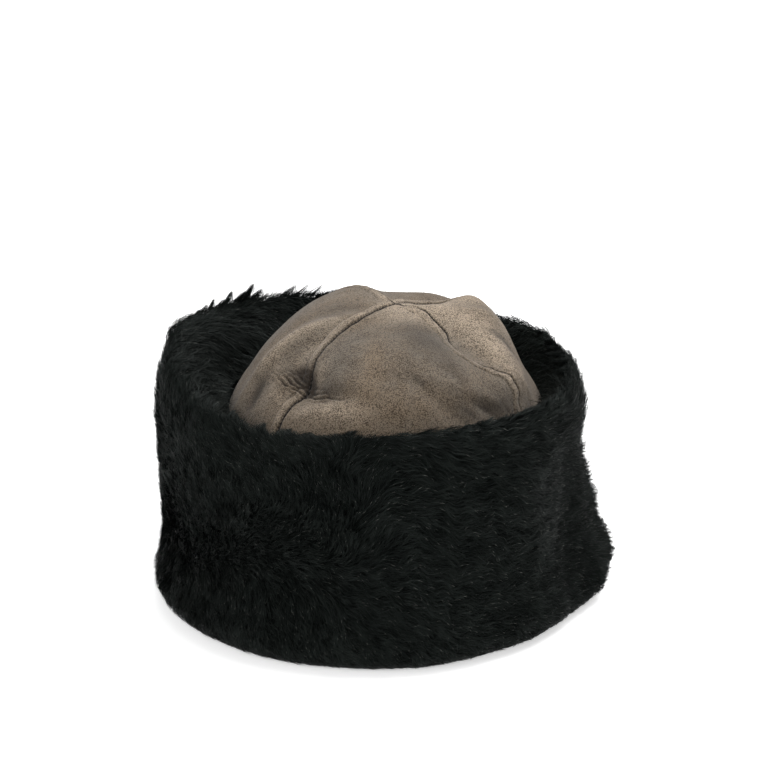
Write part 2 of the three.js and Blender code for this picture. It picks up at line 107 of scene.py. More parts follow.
@dataclass(frozen=True)
class Wrinkle:
    """A fine wrinkle that runs round the crown from the pinched stitch, to one side of it."""

    side: int
    reach: float
    start: float
    end: float
    rise: float


@dataclass(frozen=True)
class Ripple:
    """A wave along a line: its height, its pace, and how far each next line's wave is shifted."""

    height: float
    pace: float
    shift: float

    def at(self, along: Array, number: int) -> Array:
        """The wave's height at places along the line of a number."""
        return self.height * np.sin(along * self.pace + self.shift * number)


@dataclass(frozen=True)
class Seam:
    """A sewn seam: its levels, its bearing at each, and the side its allowance lies on."""

    name: str
    allowance_side: int
    levels: tuple[float, ...]
    bearings: tuple[float, ...]

    def bearing_at(self, level: Array) -> Array:
        """The seam's bearing at levels of the crown, eased from row to row."""
        levels = np.array(self.levels)
        held = np.clip(level, levels[0], levels[-1])
        low = np.clip(np.searchsorted(levels, held, side="left") - 1, 0, len(levels) - 2)
        share = (held - levels[low]) / (levels[low + 1] - levels[low])
        bearings = np.array(self.bearings)
        return mix(bearings[low], bearings[low + 1], ease(share))


@dataclass(frozen=True)
class PanelCut:
    """One crown panel: the seams that it runs between, and how finely it is divided across."""

    name: str
    start: str
    end: str
    turns: int
    columns: int


@dataclass(frozen=True)
class CuffSection:
    """The cuff's outline at one bearing: distances of the fur from the axis, and its height."""

    bearing: float
    foot: float
    waist: float
    chest: float
    brim: float
    ridge: float
    height: float


@dataclass(frozen=True)
class Dent:
    """A parting or hollow pressed into the outside of the fur."""

    name: str
    bearing: float
    z: float
    half_angle: float
    half_height: float
    depth: float


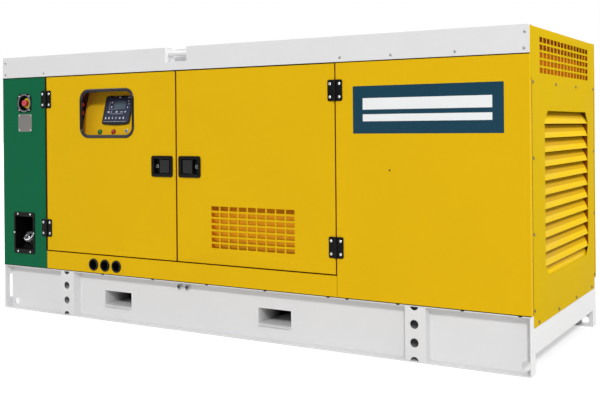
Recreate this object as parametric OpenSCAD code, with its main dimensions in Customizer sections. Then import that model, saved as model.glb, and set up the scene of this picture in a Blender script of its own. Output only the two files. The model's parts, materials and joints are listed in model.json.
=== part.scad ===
// Enclosed diesel generator set: a sheet-metal canopy with two front doors on a channel base.
// +X runs along the set towards the louvred air outlet, the doors face -Y, +Z is up.
// The origin is on the floor, in the middle of the base. Sizes are in millimetres.

/* [Overall] */
// Length over the end panels
overall_length = 3600; // [3560:10:3700]
// Width over the side panels
overall_width = 1320; // [1280:10:1400]
// Height from the floor to the top of the roof rails
overall_height = 1680; // [1660:10:1740]
// Thickness of the canopy's panels
skin = 4; // [3:0.5:5]

/* [Base] */
// Height of the base channels
base_height = 288; // [280:2:300]
// How far the web is set back from the flange edges
web_recess = 66; // [60:1:72]
// Thickness of the base steel
base_steel = 6; // [5:1:8]
// Height of the underside of the end beams
end_beam_bottom = 97; // [80:1:110]
// Place of the left hoisting posts along the set
left_post_x = -1219; // [-1240:1:-1180]
// Place of the right hoisting posts along the set
right_post_x = 1201; // [1180:1:1240]
// Width of a hoisting post
post_width = 112; // [100:1:130]
// How far the holes stand from the middle of their post
post_hole_shift = -5; // [-10:1:10]
// Radius of the holes in the posts and in the feet
post_hole_r = 23; // [18:0.5:24]
// Pitch of the holes up a post
post_hole_pitch = 94; // [88:1:96]
// Inner width of a fork pocket
pocket_width = 218; // [200:1:240]
// Inner height of a fork pocket
pocket_height = 90; // [80:1:110]

/* [Doors] */
// Height of the bottom seam of the doors
door_bottom = 407; // [395:1:420]
// Seam between the green end module and the left door
left_seam_x = -1394; // [-1400:1:-1380]
// Seam between the two doors
middle_seam_x = -322; // [-340:1:-310]
// Seam between the right door and the fixed panel
right_seam_x = 752; // [730:1:770]
// Width of a seam between a door and a fixed panel
seam = 6; // [6:1:8]
// Width of the seam between the two doors
middle_seam = 8; // [8:1:10]
// Depth of a door
door_depth = 30; // [28:1:32]
// Height of the upper hinges
hinge_high = 1392; // [1380:1:1400]
// Height of the lower hinges
hinge_low = 555; // [540:1:570]
// Width of a hinge's leaf from its pin
hinge_leaf = 44; // [40:1:50]

/* [Window and console] */
// Middle of the window along the set
window_x = -871; // [-880:1:-860]
// Middle of the window above the floor
window_z = 1294; // [1280:1:1300]
// Width over the window's rubber
window_width = 450; // [430:2:460]
// Height over the window's rubber
window_height = 310; // [300:2:320]
// How far the console's face leans back
console_tilt = 16; // [8:1:18]

/* [Vents] */
// Pitch of the louvre blades
louvre_pitch = 71; // [66:1:71]
// Middle of the louvre opening across the set
louvre_y = 36; // [0:1:50]
// Number of louvre blades at each end
louvre_count = 11; // [8:1:11]
// Columns and rows of holes in an end header
header_grid = [15, 5]; // [3:1:15]
// Columns and rows of holes in the right door
door_grid = [9, 7]; // [3:1:9]

/* [Roof] */
// Height of the seam below the roof rails
rail_bottom = 1542; // [1540:1:1550]
// Middle of the lifting notch along the set
notch_x = -320; // [-340:1:-300]
// Width of the lifting notch
notch_width = 158; // [140:2:180]
// Depth of the lifting notch below the top
notch_depth = 88; // [80:1:95]

/* [Hidden] */
$fn = 48;
side_y = overall_width / 2;
end_x = overall_length / 2;
base_end = end_x - skin;
web_y = side_y - web_recess;
web_inner = web_y - base_steel;
skin_back = side_y - skin;
return_depth = 36;
frame_front = side_y - return_depth;
frame_depth = 40;
frame_back = frame_front - frame_depth;
corner_return = 28;
corner_angle = 50;
end_seam_z = 1422;
top_z = overall_height;
roof_z = top_z - 2 * skin;
door_top = rail_bottom - seam;
door_low = door_bottom + seam / 2;
left_door = [left_seam_x + seam / 2, middle_seam_x - middle_seam / 2];
right_door = [middle_seam_x + middle_seam / 2, right_seam_x - seam / 2];
pocket_x = [-844, 318];
pocket_z = 129;
pocket_wall = 6;
foot_hole_inset = 44;
foot_hole_z = 36;
hinge_y = side_y + 8;
hinge_half = 57;
knuckle_r = 7.5;
hinge_pin_r = 4;
lock_z = 970;
left_lock_x = -428;
right_lock_x = -222;
lock_frame = [160, 126];
paddle_pin = [-15, 7];
estop_x = -1594;
estop_z = 1372;
filler_x = -1603;
filler_z = 511;
filler_wall = 3;
filler_half = [85.5, 112];
filler_floor = filler_z - filler_half[1] + filler_wall;
cable_x = [-988, -893, -799];
cable_z = 343;
mesh_x = 212;
mesh_z = 624;
mesh_size = [570, 252];
header_mesh_z = 1542;
header_mesh_size = [990, 188];
grid_bar = [9, 11];
louvre_half = 448;
louvre_bottom = 446;
louvre_top = 1268;
louvre_cut = 56;
console_x = [-1155, -600];
lamp_up = 102;
key_up = 105;
console_front = 615;
console_low = 1080;
console_high = 1480;
console_back = 400;
canopy_yellow = "#DFB315";
canopy_green = "#1F6647";
frame_white = "#DEDEDE";
black_plastic = "#1B1B1D";
chrome_colour = "#C9CCD0";

// A box between two corners.
module block(low, high) {
    translate(low) cube(high - low);
}

// A flat outline drawn as X and Z, made solid between two depths.
module upright(y_low, y_high) {
    translate([0, y_high, 0]) rotate([90, 0, 0]) linear_extrude(y_high - y_low) children();
}

// A flat outline drawn as Y and Z, made solid between two places along the set.
module crosswise(x_low, x_high) {
    translate([x_low, 0, 0]) rotate([90, 0, 90]) linear_extrude(x_high - x_low) children();
}

// The same thing at the front and mirrored at the back.
module front_and_back() {
    children();
    mirror([0, 1, 0]) children();
}

// A rectangle about the origin with round corners.
module rounded(width, height, radius) {
    square([width - 2 * radius, height], center = true);
    square([width, height - 2 * radius], center = true);
    for (i = [-1, 1], j = [-1, 1])
        translate([i * (width / 2 - radius), j * (height / 2 - radius)]) circle(radius);
}

// A rectangle about the origin with its corners cut off.
module chamfered(width, height, cut) {
    a = width / 2;
    b = height / 2;
    polygon([[-a, cut - b], [cut - a, -b], [a - cut, -b], [a, cut - b],
        [a, b - cut], [a - cut, b], [cut - a, b], [-a, b - cut]]);
}

// A grid of square-cut holes about the origin.
module punched(size, grid, bar) {
    pitch = [size[0] / grid[0], size[1] / grid[1]];
    for (i = [0 : grid[0] - 1], j = [0 : grid[1] - 1])
        translate([(i + 0.5) * pitch[0] - size[0] / 2, (j + 0.5) * pitch[1] - size[1] / 2])
            square([pitch[0] - bar[0], pitch[1] - bar[1]], center = true);
}

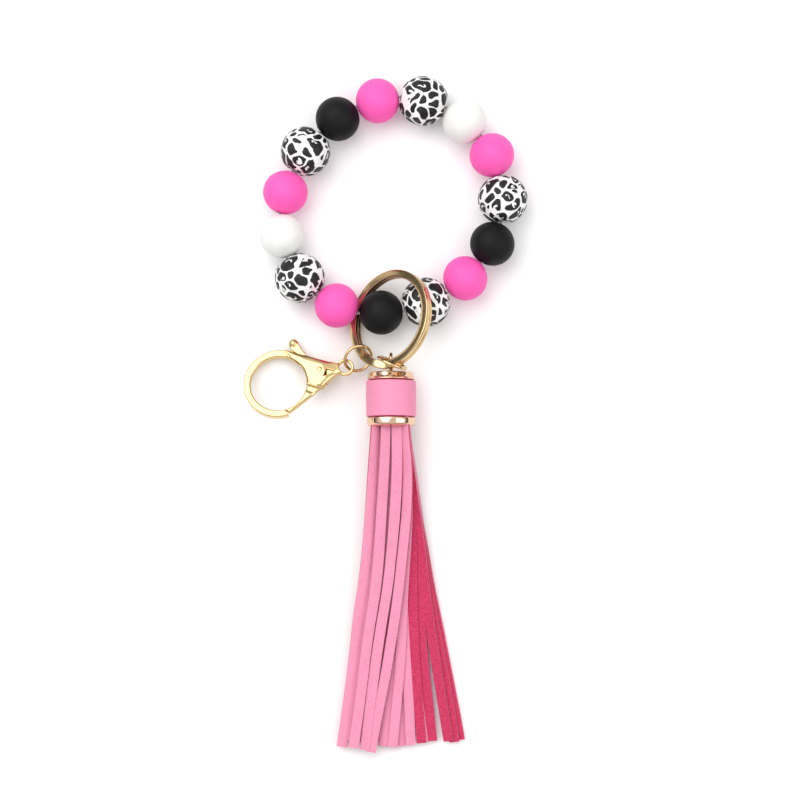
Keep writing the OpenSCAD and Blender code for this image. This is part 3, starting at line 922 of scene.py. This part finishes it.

__________

§ Directions
Write out exactly the lines from the start of the material through the line with "shift: float". No other output is expected.

§ Solution to the problem
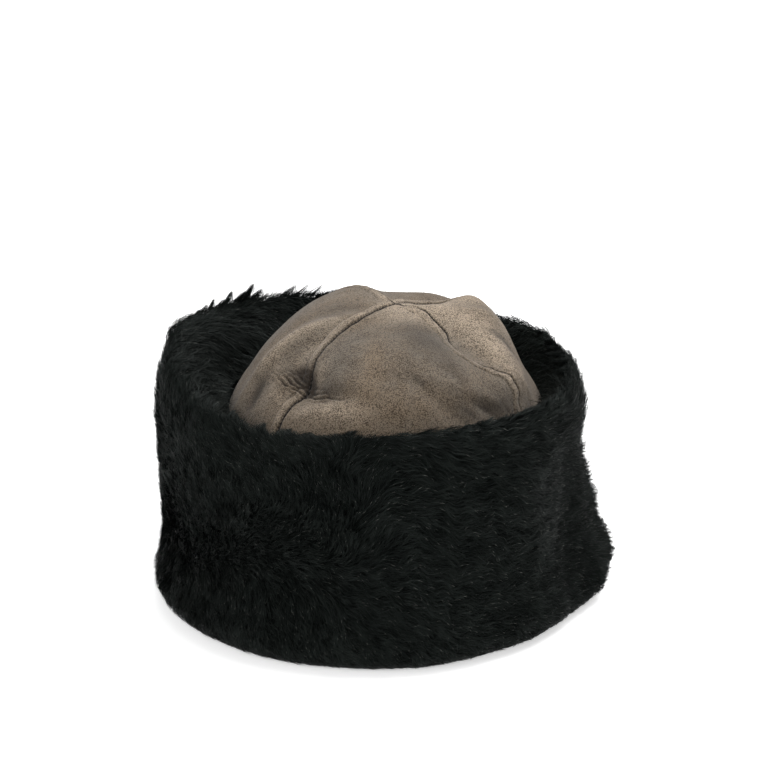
Write part 2 of the three.js and Blender code for this picture. It picks up at line 107 of scene.py. More parts follow.
@dataclass(frozen=True)
class Wrinkle:
    """A fine wrinkle that runs round the crown from the pinched stitch, to one side of it."""

    side: int
    reach: float
    start: float
    end: float
    rise: float


@dataclass(frozen=True)
class Ripple:
    """A wave along a line: its height, its pace, and how far each next line's wave is shifted."""

    height: float
    pace: float
    shift: float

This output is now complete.